Friend April 10, 2012 at 5:28 am

Hi Rachael,
sorry that you’re in the midst of all this pain now. Believe me, hope will come from somewhere were you don’t expect it – all you need to do is to be strong enough to endure the pain till you find it. I’ve sent you an email too with some advice, and hope it reaches you well.
Be strong,
Tim

Kate April 11, 2012 at 9:22 pm

Its comforting to read all these stories because, even though they are all completely different to mine, the feelings described are exactly the same.
Ive been in love with one of my best friends for over 7 years now. The worst part is i didnt realise that what i had been feeling all these years was love until around this time last year. I told her how i felt last may, she was angry, disgusted. Yet she had led me on throughout the years. Stroking my legs in her bed, kissing me, even telling me she loved me! It was all just a bit of fun now i think about it. But unfortunately my feelings developed into this deep love i feel now. What hurts most, is she denies it all

Tim from Unrequited Love Help April 13, 2012 at 4:00 am

Hi Kate,
thank you for sharing your story here.
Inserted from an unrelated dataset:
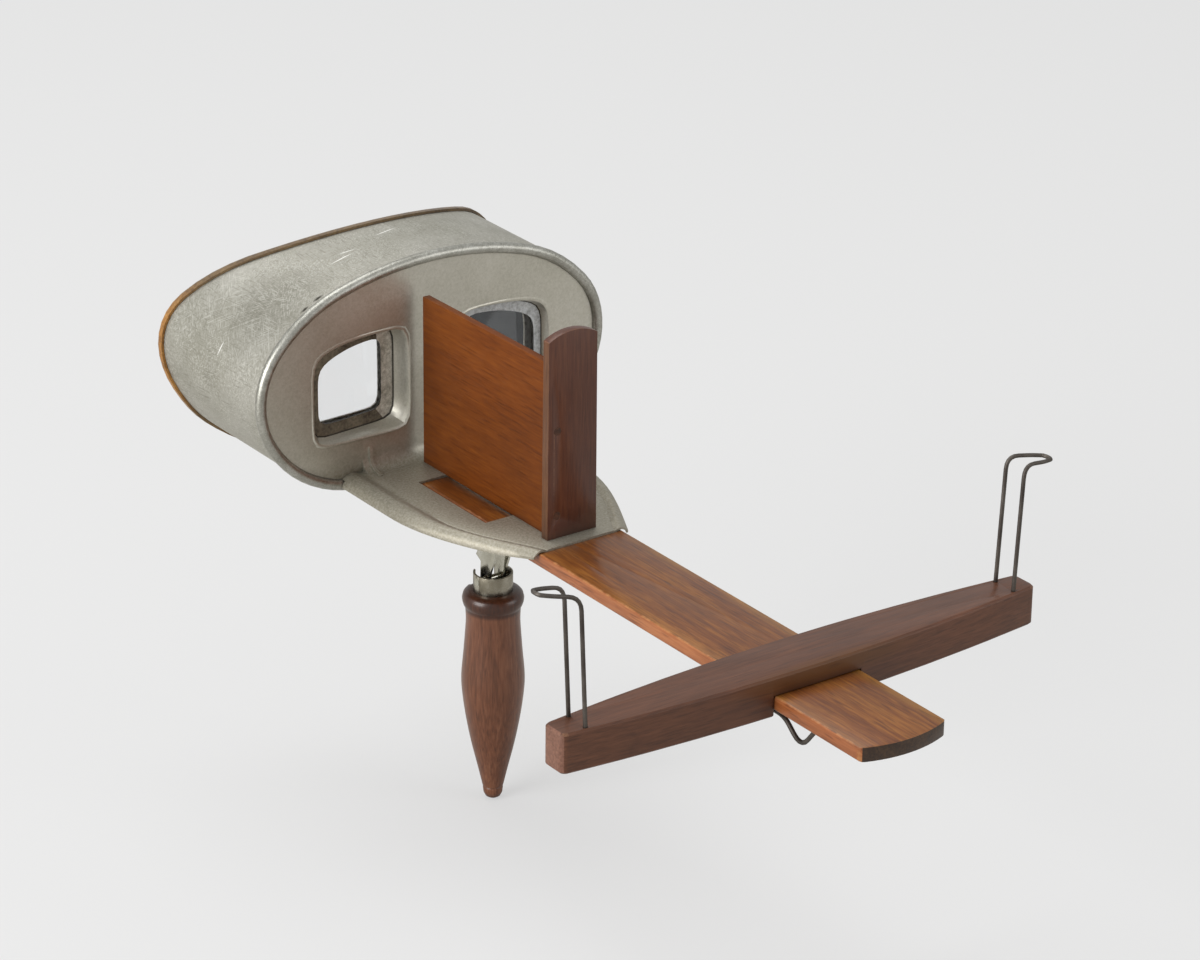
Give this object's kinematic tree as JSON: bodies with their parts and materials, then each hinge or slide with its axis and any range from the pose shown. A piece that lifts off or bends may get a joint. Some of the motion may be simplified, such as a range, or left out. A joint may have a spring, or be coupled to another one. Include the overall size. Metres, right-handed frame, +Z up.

I’m sure someone will read it who can relate to it, and it will comfort them and help them to better cope with their emotional pain. We can never know what makes a person do the things they do, but if she did that to you, if she treated you the way you wrote, then I wish you that you get over her as fast as you can. Sounds like she’s been using you to bolster up her ego and make herself feel good without caring about your feelings. And if she’s denying it, well, maybe she has unresolved emotional issues herself that she’s sweeping under the carpet that way, issues that she is afraid of facing? I can’t tell, and I think there isn’t much help in speculating. But I wish you from my heart that you find someone more worthy of receiving your love, Kate.